Doutor em oftalmologia (Unifesp), é presidente institucional do Instituto Coalizão Saúde e do conselho do Hospital Albert Einstein

Rubens Belfort Neto

Doutor em oftalmologia (Unifesp), é ex-presidente da Sociedade Pan-Americana de Oncologia Ocular

O pensador grego Aristóteles (384 a.C. - 322 a.C.) diz na "Metafísica", uma de suas muitas obras que chegaram aos nossos dias, que "todos os homens, por natureza, desejam o saber" e que um sinal disso seria o amor que eles têm pelos cinco sentidos. Mas, dentre os cinco, o mais amado seria a visão: para ele, isso acontece porque "a visão nos proporciona mais conhecimento do que todas as outras sensações e nos torna manifestas numerosas diferenças entre as coisas".

É claro que cada um dos demais sentidos tem sua função bastante específica: a de nos colocar em contato com o mundo em suas muitas outras manifestações —sonoras, táteis, olfativas e gustativas. Como somos oftalmologistas, no entanto, tendemos a concordar com o grande sábio. Brincadeira à parte, numa era em que cada vez mais estamos diante de telas para fazer praticamente tudo, de trabalhar e estudar a nos relacionarmos com parentes e amigos e para nossos momentos de lazer, a visão é fundamental. É preciso, então, dedicar a ela nossa atenção para que tenhamos olhos saudáveis ao longo da vida.

Sinais iniciais de retinoblastoma no olho - Simon Plestenjak - 24.mai.12/Folhapress

Por isso, é trágico que tenhamos no Brasil cerca de 400 novos casos de retinoblastoma por ano: o tipo mais comum de câncer intraocular nas crianças, de acordo com artigo publicado no mês passado no periódico especializado The Lancet. E, mais trágico ainda, é que cerca de 50% dos casos são diagnosticados em estágio avançado, piorando a chance de salvar a visão e a vida dessas crianças. Para chamar a atenção a esse fato e conscientizar a população sobre a necessidade de se detectar o quanto antes a doença, neste domingo (18) é lembrado o Dia Nacional de Conscientização e Incentivo ao Diagnóstico Precoce do Retinoblastoma. A data foi instituída por lei (nº 12.637) em 2012.
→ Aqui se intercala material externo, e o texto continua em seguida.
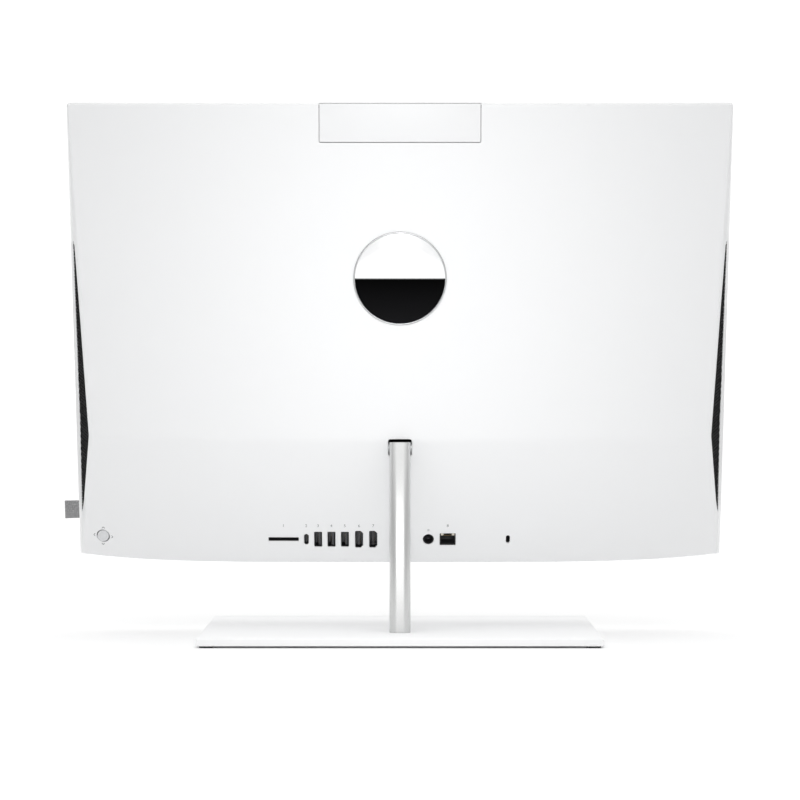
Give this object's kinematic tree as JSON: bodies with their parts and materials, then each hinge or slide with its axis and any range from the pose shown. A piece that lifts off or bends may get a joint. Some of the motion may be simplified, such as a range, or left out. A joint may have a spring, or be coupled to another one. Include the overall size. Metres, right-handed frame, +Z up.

As crianças em que se diagnostica a doença têm em média 2 anos de idade, e entre os primeiros sinais e o diagnóstico costumam se passar cinco meses. O retinoblastoma tem como sintomas estrabismo, vermelhidão nos olhos, baixa visão, dor e mesmo deformação do globo nos casos mais graves. O principal sintoma, no entanto, é a leucocoria —conhecida como "reflexo do olho de gato" (a pupila do olho acometido fica esbranquiçada quando iluminada, como por flash de fotografia). Sem tratamento, a criança pode ficar cega e mesmo vir a óbito, nos casos extremos.
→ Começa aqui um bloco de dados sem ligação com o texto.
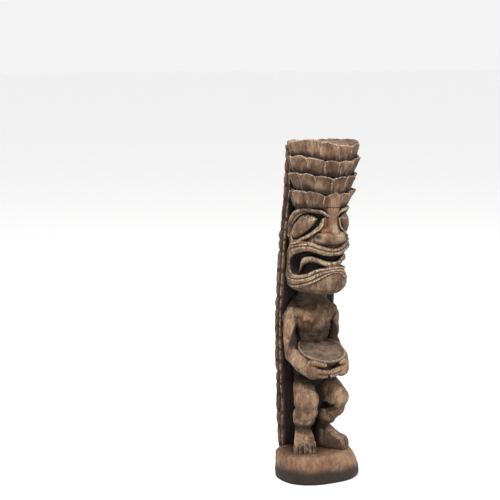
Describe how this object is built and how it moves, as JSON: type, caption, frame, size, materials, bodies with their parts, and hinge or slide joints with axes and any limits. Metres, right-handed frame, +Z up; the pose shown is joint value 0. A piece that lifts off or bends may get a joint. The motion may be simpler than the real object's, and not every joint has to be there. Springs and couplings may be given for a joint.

O artigo da The Lancet trouxe uma análise dos casos de 4.064 pacientes de retinoblastoma, de 149 países. A análise abrangeu casos diagnosticados entre janeiro e dezembro de 2017, com pacientes sendo acompanhados pelos três anos seguintes. Verificou-se que, para crianças em países de alta renda, a taxa de sobrevida nos três anos de acompanhamento foi de 99,5%; nos países de nível médio-alto de renda, essa taxa foi de 91,2%; nos de renda média-baixa, de 80,3%; e, nos de renda baixa, 57,3%. O que dá uma dimensão na urgente necessidade de, por aqui, conscientizar os pais e responsáveis para que busquem o diagnóstico o mais cedo possível, assim que qualquer dos sintomas se manifestar.

O escritor José Saramago, no livro "A Jangada de Pedra", disse que os olhos "fazem a diversidade do mundo e fabricam as maravilhas". A criança não pode ficar exposta ao risco —no mais, completamente evitável— de perder a visão (ou a vida) por falta de informação. Procurar os serviços de saúde o quanto antes pode fazer toda a diferença. Neste Dia Nacional de Conscientização e Incentivo ao Diagnóstico Precoce do Retinoblastoma devemos lembrar que a atenção à saúde dos olhos das crianças pode manter abertas as proverbiais janelas da alma —num tempo em que uma parcela imensa do que ocorre no mundo nos chega principalmente pelos olhos, e numa fase da vida repleta de descobertas, beleza e conhecimento. E maravilhas.